Check each line of the listing, and copy it if it contains the word "names".

▸ **Excerpted data**
^^^^^^^^^^^^^^^^
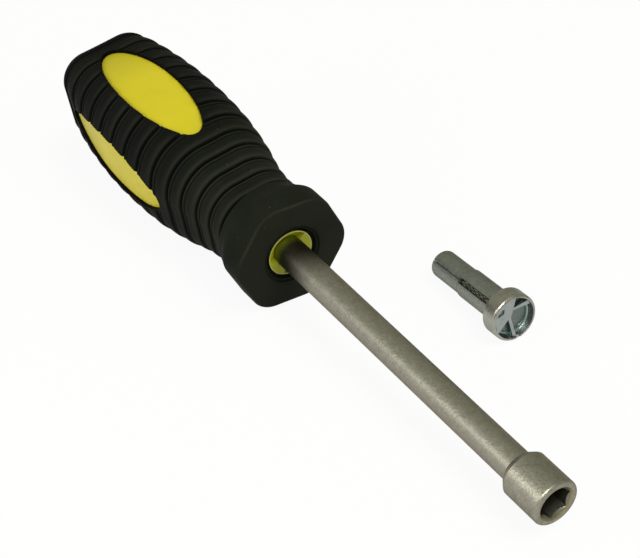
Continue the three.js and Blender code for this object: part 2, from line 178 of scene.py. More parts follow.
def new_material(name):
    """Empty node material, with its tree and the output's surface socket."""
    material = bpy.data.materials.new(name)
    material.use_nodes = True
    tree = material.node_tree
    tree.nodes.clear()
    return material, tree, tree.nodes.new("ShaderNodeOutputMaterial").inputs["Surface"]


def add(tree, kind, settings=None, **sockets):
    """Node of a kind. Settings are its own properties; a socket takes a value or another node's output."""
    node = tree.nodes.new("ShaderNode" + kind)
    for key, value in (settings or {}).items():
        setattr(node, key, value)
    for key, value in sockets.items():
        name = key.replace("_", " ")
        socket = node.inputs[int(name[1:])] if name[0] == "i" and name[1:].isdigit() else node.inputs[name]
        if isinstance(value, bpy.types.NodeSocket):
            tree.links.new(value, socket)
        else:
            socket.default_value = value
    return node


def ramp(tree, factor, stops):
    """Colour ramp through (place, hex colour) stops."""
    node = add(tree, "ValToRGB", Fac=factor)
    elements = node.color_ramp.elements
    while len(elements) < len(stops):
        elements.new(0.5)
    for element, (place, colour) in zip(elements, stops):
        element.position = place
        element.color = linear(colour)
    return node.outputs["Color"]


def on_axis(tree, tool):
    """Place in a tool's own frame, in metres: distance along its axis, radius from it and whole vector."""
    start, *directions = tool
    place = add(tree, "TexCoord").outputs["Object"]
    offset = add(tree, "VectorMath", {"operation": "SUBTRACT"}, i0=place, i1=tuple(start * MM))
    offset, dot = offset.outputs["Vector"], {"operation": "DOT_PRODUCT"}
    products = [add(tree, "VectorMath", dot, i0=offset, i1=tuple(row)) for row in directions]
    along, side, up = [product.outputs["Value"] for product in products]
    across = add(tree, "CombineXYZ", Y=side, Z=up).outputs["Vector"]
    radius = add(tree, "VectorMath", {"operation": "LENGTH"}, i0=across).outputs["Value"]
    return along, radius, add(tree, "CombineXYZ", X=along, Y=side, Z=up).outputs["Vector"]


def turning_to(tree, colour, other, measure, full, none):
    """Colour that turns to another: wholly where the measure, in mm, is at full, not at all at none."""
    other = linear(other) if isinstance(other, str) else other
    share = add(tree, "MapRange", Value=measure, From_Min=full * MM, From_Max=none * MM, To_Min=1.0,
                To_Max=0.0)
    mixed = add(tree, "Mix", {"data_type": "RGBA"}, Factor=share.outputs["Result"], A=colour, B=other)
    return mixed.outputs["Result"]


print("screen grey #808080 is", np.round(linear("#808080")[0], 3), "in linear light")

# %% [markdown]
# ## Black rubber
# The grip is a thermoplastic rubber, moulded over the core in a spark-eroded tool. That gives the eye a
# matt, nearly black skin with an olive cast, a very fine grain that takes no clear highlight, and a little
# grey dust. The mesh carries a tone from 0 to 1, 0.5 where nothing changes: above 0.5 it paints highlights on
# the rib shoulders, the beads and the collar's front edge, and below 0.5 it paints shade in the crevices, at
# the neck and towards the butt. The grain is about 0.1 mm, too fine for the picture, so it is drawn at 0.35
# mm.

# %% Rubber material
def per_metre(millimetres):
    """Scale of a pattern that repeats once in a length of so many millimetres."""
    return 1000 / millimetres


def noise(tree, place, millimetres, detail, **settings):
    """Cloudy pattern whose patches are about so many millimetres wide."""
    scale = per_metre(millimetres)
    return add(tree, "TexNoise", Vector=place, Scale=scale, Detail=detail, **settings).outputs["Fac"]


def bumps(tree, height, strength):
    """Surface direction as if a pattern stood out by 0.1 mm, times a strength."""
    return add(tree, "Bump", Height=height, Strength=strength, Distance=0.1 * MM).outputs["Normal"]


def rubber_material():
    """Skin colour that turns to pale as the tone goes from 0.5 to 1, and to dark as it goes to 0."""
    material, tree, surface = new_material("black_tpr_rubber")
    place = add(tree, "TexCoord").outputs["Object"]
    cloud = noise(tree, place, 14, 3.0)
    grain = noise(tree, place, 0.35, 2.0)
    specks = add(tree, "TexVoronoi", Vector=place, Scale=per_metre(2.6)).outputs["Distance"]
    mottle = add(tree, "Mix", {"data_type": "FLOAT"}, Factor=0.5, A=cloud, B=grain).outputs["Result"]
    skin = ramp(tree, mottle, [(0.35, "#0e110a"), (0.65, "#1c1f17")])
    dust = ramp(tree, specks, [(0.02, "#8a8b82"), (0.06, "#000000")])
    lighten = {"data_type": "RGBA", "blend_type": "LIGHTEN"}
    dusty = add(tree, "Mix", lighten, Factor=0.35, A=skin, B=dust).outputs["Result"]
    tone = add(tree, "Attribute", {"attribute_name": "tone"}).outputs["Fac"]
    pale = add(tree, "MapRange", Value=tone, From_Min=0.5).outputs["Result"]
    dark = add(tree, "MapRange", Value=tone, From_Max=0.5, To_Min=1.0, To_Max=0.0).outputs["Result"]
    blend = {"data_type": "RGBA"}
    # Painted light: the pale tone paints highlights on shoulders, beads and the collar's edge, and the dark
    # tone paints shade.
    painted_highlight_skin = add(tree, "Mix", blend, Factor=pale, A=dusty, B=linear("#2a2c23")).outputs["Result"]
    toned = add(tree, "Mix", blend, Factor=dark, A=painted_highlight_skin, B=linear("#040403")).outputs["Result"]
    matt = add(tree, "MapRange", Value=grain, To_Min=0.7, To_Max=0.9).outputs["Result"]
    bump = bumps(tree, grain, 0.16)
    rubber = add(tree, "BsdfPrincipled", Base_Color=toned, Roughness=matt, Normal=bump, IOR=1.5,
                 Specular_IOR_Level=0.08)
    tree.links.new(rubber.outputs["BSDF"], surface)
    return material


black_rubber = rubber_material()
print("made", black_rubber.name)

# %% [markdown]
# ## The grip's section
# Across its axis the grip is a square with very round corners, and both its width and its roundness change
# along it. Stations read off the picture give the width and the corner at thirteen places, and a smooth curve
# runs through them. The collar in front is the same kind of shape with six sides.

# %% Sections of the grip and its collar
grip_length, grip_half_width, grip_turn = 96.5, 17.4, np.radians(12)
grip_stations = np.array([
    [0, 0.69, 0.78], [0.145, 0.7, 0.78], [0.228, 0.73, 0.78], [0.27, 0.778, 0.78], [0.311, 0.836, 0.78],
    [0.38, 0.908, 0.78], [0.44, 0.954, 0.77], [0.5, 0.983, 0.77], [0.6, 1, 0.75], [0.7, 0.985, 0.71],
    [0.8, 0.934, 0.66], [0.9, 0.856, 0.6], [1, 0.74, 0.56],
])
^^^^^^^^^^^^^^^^
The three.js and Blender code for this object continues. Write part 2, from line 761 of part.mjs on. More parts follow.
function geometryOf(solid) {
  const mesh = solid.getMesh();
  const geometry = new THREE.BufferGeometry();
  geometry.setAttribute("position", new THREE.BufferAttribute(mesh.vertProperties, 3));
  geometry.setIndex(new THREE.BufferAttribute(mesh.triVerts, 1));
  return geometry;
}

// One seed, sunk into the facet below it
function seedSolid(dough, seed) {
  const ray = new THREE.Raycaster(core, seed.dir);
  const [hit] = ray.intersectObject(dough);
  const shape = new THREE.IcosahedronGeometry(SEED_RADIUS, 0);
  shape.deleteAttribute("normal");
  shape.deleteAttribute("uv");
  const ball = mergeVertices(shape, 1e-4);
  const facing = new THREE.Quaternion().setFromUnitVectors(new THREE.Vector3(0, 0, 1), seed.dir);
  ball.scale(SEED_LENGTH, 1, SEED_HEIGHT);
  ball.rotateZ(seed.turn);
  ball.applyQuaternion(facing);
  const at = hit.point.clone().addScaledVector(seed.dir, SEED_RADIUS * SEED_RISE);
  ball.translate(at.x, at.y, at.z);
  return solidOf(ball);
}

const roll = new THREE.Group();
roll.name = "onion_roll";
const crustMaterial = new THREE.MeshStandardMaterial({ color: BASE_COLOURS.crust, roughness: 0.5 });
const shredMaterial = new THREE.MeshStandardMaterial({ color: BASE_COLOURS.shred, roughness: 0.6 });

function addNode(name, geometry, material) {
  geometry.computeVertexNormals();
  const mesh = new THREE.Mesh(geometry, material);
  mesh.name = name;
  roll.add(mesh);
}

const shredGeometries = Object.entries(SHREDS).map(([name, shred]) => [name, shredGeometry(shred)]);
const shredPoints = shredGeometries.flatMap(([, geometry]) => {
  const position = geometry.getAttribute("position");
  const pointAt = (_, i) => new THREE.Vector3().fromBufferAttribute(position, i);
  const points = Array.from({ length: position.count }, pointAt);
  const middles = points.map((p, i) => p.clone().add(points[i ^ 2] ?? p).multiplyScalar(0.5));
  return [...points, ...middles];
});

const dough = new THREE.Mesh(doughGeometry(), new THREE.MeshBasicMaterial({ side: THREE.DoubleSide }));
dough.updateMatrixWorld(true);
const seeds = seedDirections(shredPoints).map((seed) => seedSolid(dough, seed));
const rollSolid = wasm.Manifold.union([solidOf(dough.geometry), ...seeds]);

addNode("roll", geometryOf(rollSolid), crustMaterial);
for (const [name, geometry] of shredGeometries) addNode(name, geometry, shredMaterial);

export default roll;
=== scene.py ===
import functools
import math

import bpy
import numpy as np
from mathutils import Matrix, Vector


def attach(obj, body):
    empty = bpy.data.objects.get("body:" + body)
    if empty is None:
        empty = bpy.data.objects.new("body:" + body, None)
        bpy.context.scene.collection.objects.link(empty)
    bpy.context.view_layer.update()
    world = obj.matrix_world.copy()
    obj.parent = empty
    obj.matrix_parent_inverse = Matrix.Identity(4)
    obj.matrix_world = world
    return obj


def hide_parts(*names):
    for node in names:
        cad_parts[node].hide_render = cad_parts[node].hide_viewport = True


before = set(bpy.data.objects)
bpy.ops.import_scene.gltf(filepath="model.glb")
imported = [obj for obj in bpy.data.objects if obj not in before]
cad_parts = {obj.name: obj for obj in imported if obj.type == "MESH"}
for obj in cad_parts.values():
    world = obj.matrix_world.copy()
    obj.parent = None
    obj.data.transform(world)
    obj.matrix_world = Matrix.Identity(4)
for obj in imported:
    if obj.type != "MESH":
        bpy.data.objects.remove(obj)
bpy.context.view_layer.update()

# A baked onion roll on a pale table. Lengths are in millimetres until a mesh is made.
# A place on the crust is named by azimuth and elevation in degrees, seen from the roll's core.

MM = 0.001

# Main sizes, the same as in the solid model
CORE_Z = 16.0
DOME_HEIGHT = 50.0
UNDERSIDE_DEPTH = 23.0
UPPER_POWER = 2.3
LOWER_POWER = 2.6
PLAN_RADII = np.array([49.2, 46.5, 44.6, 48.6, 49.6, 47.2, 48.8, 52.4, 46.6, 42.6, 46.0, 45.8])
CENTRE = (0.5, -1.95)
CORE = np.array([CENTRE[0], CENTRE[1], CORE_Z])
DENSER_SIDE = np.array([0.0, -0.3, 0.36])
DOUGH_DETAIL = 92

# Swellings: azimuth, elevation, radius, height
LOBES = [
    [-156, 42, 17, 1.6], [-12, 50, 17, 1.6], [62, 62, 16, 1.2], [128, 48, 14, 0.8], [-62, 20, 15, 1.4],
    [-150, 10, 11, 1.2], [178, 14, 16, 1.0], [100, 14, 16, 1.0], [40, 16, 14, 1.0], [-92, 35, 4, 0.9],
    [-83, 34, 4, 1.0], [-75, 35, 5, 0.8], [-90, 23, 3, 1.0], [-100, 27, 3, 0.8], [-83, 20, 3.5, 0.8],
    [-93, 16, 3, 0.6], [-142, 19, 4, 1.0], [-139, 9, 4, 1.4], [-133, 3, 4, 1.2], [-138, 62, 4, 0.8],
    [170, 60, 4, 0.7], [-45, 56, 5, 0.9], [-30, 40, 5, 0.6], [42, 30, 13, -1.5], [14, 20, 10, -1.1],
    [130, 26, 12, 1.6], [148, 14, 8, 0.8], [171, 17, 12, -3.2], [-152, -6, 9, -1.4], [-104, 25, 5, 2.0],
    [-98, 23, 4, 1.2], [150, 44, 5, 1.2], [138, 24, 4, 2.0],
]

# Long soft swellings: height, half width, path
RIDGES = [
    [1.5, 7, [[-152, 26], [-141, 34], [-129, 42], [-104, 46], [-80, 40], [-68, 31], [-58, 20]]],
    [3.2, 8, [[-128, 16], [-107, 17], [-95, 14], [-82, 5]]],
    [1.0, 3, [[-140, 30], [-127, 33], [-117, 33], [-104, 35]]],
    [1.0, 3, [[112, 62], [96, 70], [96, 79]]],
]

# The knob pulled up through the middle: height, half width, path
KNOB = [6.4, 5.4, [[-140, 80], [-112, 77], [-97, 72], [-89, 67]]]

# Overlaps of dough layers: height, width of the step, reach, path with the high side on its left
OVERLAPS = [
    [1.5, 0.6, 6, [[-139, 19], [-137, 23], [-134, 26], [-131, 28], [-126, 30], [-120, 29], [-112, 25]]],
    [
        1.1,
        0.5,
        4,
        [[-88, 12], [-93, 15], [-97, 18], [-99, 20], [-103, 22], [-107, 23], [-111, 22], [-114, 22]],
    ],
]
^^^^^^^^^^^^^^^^
▸ **Worked answer**
def hide_parts(*names):
    for node in names:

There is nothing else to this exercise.